COLUMN: Team chemistry was key then, and it still is now
Coaches and players who were a part of a great team are always asked the age-old question.
The question is: what made their team so successful?
Former head basketball coach Jay Smith and forward Mike Manciel reminisced about being a part of the men’s basketball team’s glorious run to the second round of the NCAA Tournament in 2003.
Though it was many years ago, their conclusion was exactly the same.
While an NBA lottery pick in Chris Kaman and depth helped quite a bit, team chemistry was an instrumental piece of the puzzle for Central Michigan.
“The other thing that’s missed in all of this is how our team came together,” Smith said. “It was great team chemistry. It was togetherness. It was playing for your brothers."
Manciel said he would call team meetings during the season just because he wanted to be around his teammates and soak in his last year of college basketball.
The season before, the team was just as good, coming off a Mid-American Conference regular-season championship and returning Chris Webber’s brother David Webber, a Mid-American Conference Player of the Year, and an improving Kaman.
But it did not work out because of team chemistry.
After losing to CMU in the 2002-03 season, the Falcons coach, who many now know from watching Big Ten games on ESPN, said what some were hinting at but were afraid to say.

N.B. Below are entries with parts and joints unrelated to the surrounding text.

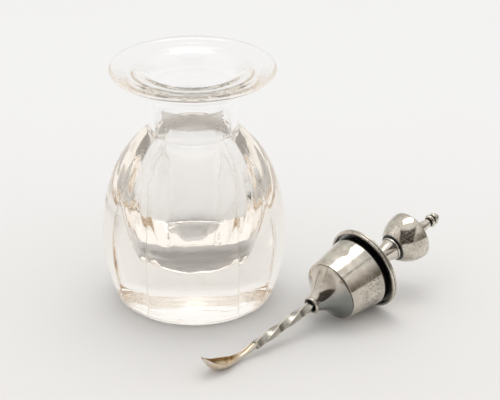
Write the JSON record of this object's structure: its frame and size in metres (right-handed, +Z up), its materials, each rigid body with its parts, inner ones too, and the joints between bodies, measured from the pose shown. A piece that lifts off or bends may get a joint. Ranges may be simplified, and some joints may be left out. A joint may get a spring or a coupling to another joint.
{
  "type": "perfume bottle",
  "caption": "Thick cut-glass bottle with a wide turned-out rim, and a loose silver plug stopper with a ball knob, a twisted stem and a gilt spoon tip.",
  "frame": {"origin": "centre of the bottle's flat base, on the surface that it stands on", "axes": "+Z up the bottle's axis out of its mouth; -Y is the side the stopper's spoon reaches past, and +X the side where the stopper lies"},
  "size_m": [0.1201, 0.0949, 0.088],
  "materials": {
    "clear_glass": "polished, with ground flats",
    "aged_silver": "polished silver, pitted and lightly tarnished",
    "worn_silver": "worn silver",
    "gilt_silver": "worn gilding over silver"
  },
  "bodies": {
    "bottle": {"glass_bottle": "clear_glass"},
    "stopper": {"flange_plate": "aged_silver", "flange_rim_wire": "aged_silver", "plug_sleeve": "aged_silver", "plug_end_cone": "aged_silver", "stem_ferrule": "aged_silver", "twisted_stem": "worn_silver", "spoon_bowl": "gilt_silver", "knob_pedestal": "aged_silver", "knob_collar_ring": "aged_silver", "knob_bowl": "aged_silver", "knob_cover": "aged_silver", "finial": "aged_silver"}
  },
  "joints": [
    {"name": "stopper_carry", "type": "hinge", "parent": "bottle", "child": "stopper", "pos_m": [-0.0647, -0.09655, 0.11129], "axis": [0.7038, -0.6765, 0.2169], "range_deg": [0, 82.3]}
  ]
}
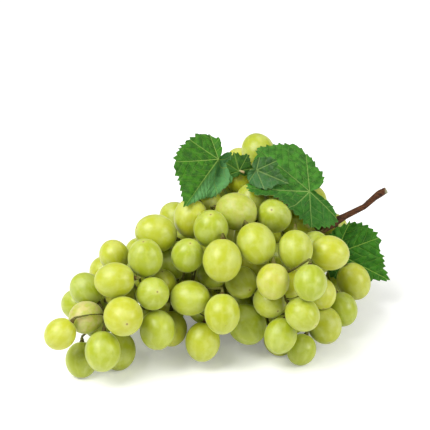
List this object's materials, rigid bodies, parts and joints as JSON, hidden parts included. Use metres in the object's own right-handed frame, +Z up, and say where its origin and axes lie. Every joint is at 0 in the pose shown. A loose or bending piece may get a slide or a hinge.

“I’ve never seen a team in my life get helped as much by graduation than Central Michigan,” Dan Dakich said. “With (former guard David) Webber getting out of here, these guys are passing the ball to each other, cutting and looking inside.”
As far as cutting off the dead wood in recent years, it was slashed as soon as head coach Ernie Zeigler was axed and Keno Davis was brought in.
If you asked a person roaming the sidelines during practices this year what was the one thing that made the team special, they mentioned team chemistry.
And how could they not.
While last year the Chippewas were led by a player who was benched at least two times for violating team rules, this year they were led by senior guard Kyle Randall, who earned a degree in three years at UNC-Greensboro and decided to come to CMU.
And just look at the mindset of freshman guard Chris Fowler, who will have Randall’s role next season.
He was not aggressive enough, passing the ball off too many times. Then, he said he was pushed by his team to take more shots, and he took and made them.
Being pushed by teammates, coaches or whomever to take more shots is much better than them having to tell him to take fewer.
Freshman forward Blake Hibbitts, a 37.5 percent three-point shooter and another key piece for the coming seasons, is just another player who seems to have the same indifference about who takes the shot.
He did not even know he was the top-scorer along with Randall with 12 points, making four of six from beyond the arc, when CMU beat Arkansas-Pine Bluff in a 62-45 win on Dec. 23.
“I wasn’t necessarily thinking this is my night to get shots,” Hibbitts said about facing a zone defense. “If I had an open look, I took it.”
As the Chippewas experience growth and talent builds, look for CMU to win with the team chemistry that the most successful CMU team in its history possessed 10 years ago.